Many researchers view neuromorphic computing as a natural evolution of AI hardware rather than a replacement. It complements deep learning models by offering adaptive, low-power computing suitable for real-world environments.
When combined with traditional cloud AI, neuromorphic edge devices could create hybrid systems capable of both high-level reasoning and real-time, local decision-making.
In the longer term, the integration of neuromorphic principles into consumer electronics could redefine what "smart" means in smartphones, wearables, and household devices. Rather than responding to pre-trained commands, these gadgets could continuously learn and adapt to user behavior, mirroring aspects of human cognition.

Toward Smarter, More Human Machines​

The field of neuromorphic computing is still in its early stages, but its potential is unmistakable. By building machines that process information like the human brain, efficiently, parallelly, and adaptively, engineers can unlock a new generation of intelligent, self-learning systems.
As innovation continues around Intel Loihi neuromorphic applications, spiking neural networks, and brain-inspired low-power chips, the next decade may witness a transition from cloud-dependent AI to distributed, energy-efficient cognitive computing. Phones, robots, and IoT devices might soon think and respond more like humans, quietly, efficiently, and always learning.

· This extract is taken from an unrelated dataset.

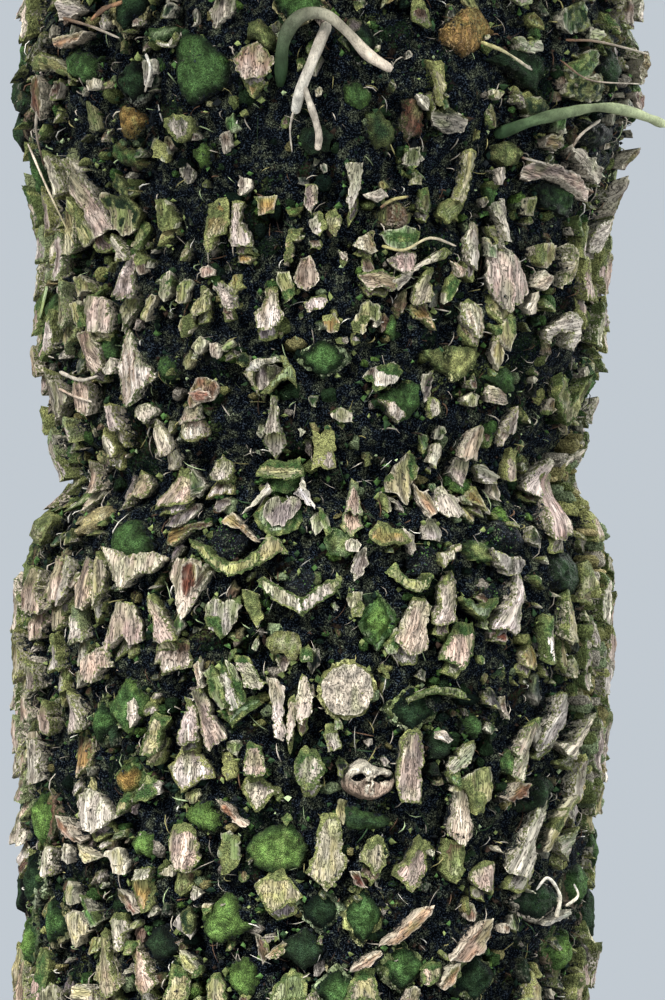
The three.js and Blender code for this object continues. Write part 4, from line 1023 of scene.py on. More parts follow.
    ("slab", "darkMoss moss darkMoss", 0.9, "564 10 585 -2 592 7 584 30 565 36 560 22"),
    ("slab", "olive cream olive", 0.7, "587 28 606 32 599 41 589 40"),
    ("slab", "moss darkMoss moss", 0.9, "572 67 592 48 600 50 596 67 585 81 572 84"),
    ("slab", "olive brown darkMoss", 0.8, "565 86 599 71 610 84 609 98 585 102 565 99"),
    ("leaf", "brown rust olive", 0, "622 98 642 93 664 100 652 110 632 109"),
    ("cap", "brown darkBrown olive", 0.1, "618 -2 632 -2 633 20 622 25"),
    ("cap", "greyTan pinkTan olive", 0, "646 13 657 -2 664 -2 663 17 649 25"),
    ("slab", "brown ochre olive", 0.2, "629 57 652 56 659 77 632 88 626 74"),
    ("dome", "charcoal darkMoss deepMoss", 0.8, "579 124 612 122 620 138 599 149 579 146"),
    ("bed", "olive oliveTan olive", 0.7, "495 145 511 141 524 151 521 163 505 166 494 158"),
    ("cap", "oliveTan paleTan yellowGreen", 0.3,
     "461 151 468 148 476 152 474 165 470 188 464 206 457 200 464 175"),
    ("foot", "olive oliveTan olive", 0.8, "459 193 468 192 464 208 448 223 438 215 444 202"),
    ("cap", "greyTan paleTan olive", 0, "345 161 362 162 362 188 350 213 347 198 350 181"),
    ("slab", "paleTan greyTan olive", 0.2, "364 195 380 187 390 195 377 203"),
    ("dome", "brown olive darkMoss", 0.4, "380 205 401 202 415 215 407 229 380 229 373 215"),
    ("cap", "greyTan purple olive", 0, "493 202 505 199 508 222 513 243 508 241 500 218"),
    ("slab", "paleTan brown olive", 0, "498 168 506 166 507 178 501 184"),
    ("bed", "moss brightMoss moss", 1, "484 188 498 189 491 206 485 202"),
    ("slab", "oliveTan olive olive", 0.6, "527 198 537 197 533 216 527 215"),
    ("slab", "pinkTan purple olive", 0,
     "521 173 530 167 548 167 572 172 590 181 604 189 600 197 580 189 560 181 545 179 530 185 521 182"),
    ("slab", "greyTan paleTan olive", 0, "562 150 575 153 595 162 610 173 606 181 590 173 572 163"),
    ("slab", "brown purple olive", 0, "606 177 615 185 621 202 617 223 606 235 600 230 611 215 609 198"),
    ("bed", "darkMoss moss deepMoss", 1, "532 188 558 184 585 188 572 216 545 209"),
    ("slab", "moss paleGreen moss", 0.6, "380 234 407 224 422 231 417 248 405 250 388 247"),
    ("cap", "greyTan paleTan olive", 0.1, "589 228 609 214 617 232 599 252 585 256"),
    ("slab", "brown rust olive", 0, "619 151 635 152 632 170 619 172"),
    ("slab", "charcoal greyTan deepMoss", 0.4, "430 112 452 108 470 116 468 130 448 134 434 126"),
    ("slab", "olive darkBrown darkMoss", 0.6, "520 100 540 96 552 106 545 118 528 116"),
    ("bed", "deepMoss darkMoss darkMoss", 1, "300 130 318 124 334 134 330 150 310 154 298 144"),
    ("slab", "brown oliveTan olive", 0.3, "544 138 562 134 570 142 560 150 546 148"),
    ("slab", "greyTan olive moss", 0.5, "404 150 418 146 424 158 414 170 404 164"),
    ("cap", "olive brown moss", 0.6, "420 190 430 186 434 202 428 216 420 210"),
    ("cap", "oliveTan brown olive", 0.4, "326 212 336 206 342 220 336 236 327 230"),
    ("cap", "greyTan paleGreen moss", 0.4, "212 663 219 659 230 680 240 706 231 711 222 690"),
    ("slab", "paleGreen olive moss", 0.6, "222 660 234 667 244 687 246 702 240 709 231 685"),
]

# Scales by their place in the photograph: shape, left, right, top, bottom, colour, moss, roll in degrees, lean
stubMarks = [
    ("slab", 47, 70, 373, 431, "greyTan", 0.1, -40, 1.3),
    ("finger", 74, 98, 378, 431, "pinkTan", 0.1, -24, 1.2),
    ("bottle", 23, 45, 346, 395, "pinkTan", 0.1, -6, 1.0),
    ("slab", 23, 57, 511, 550, "olive", 0.8, -10, 0.8),
    ("bottle", 21, 46, 566, 641, "pinkTan", 0.1, -4, 1.0),
    ("bottle", 44, 70, 556, 632, "pinkTan", 0.2, -6, 1.0),
    ("finger", 320, 346, 722, 766, "greyTan", 0.5, 10, 0.6),
    ("slab", 40, 57, 845, 885, "cream", 0.1, -4, 0.9),
    ("finger", 40, 60, 700, 752, "pinkTan", 0.3, -10, 1.2),
    ("finger", 24, 44, 660, 706, "greyTan", 0.2, -8, 1.2),
    ("finger", 590, 612, 655, 715, "greyTan", 0.2, 12, 1.2),
    ("bottle", 574, 600, 560, 610, "oliveTan", 0.6, 14, 1.0),
]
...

Frequently Asked Questions​

1. How are neuromorphic chips different from quantum computers?​

Neuromorphic chips mimic the human brain to perform adaptive, low-power tasks, while quantum computers use qubits to handle massive, complex calculations. Neuromorphic computing suits edge AI and IoT; quantum computing targets scientific and optimization problems.

2. Can neuromorphic chips work with AI frameworks like TensorFlow or PyTorch?​

Not directly. Neuromorphic systems use spiking neural networks, which differ from conventional models, but emerging tools like Intel's Lava are improving compatibility and integration.

3. What materials make neuromorphic chips possible?​

They often use memristors and non-volatile memory materials, which act like synapses by retaining past electrical states, key for energy-efficient learning and processing.

4. When will neuromorphic technology reach consumer devices?​

Experts predict early consumer use by the late 2020s or early 2030s, starting with smart sensors, wearables, and autonomous devices that need on-device intelligence.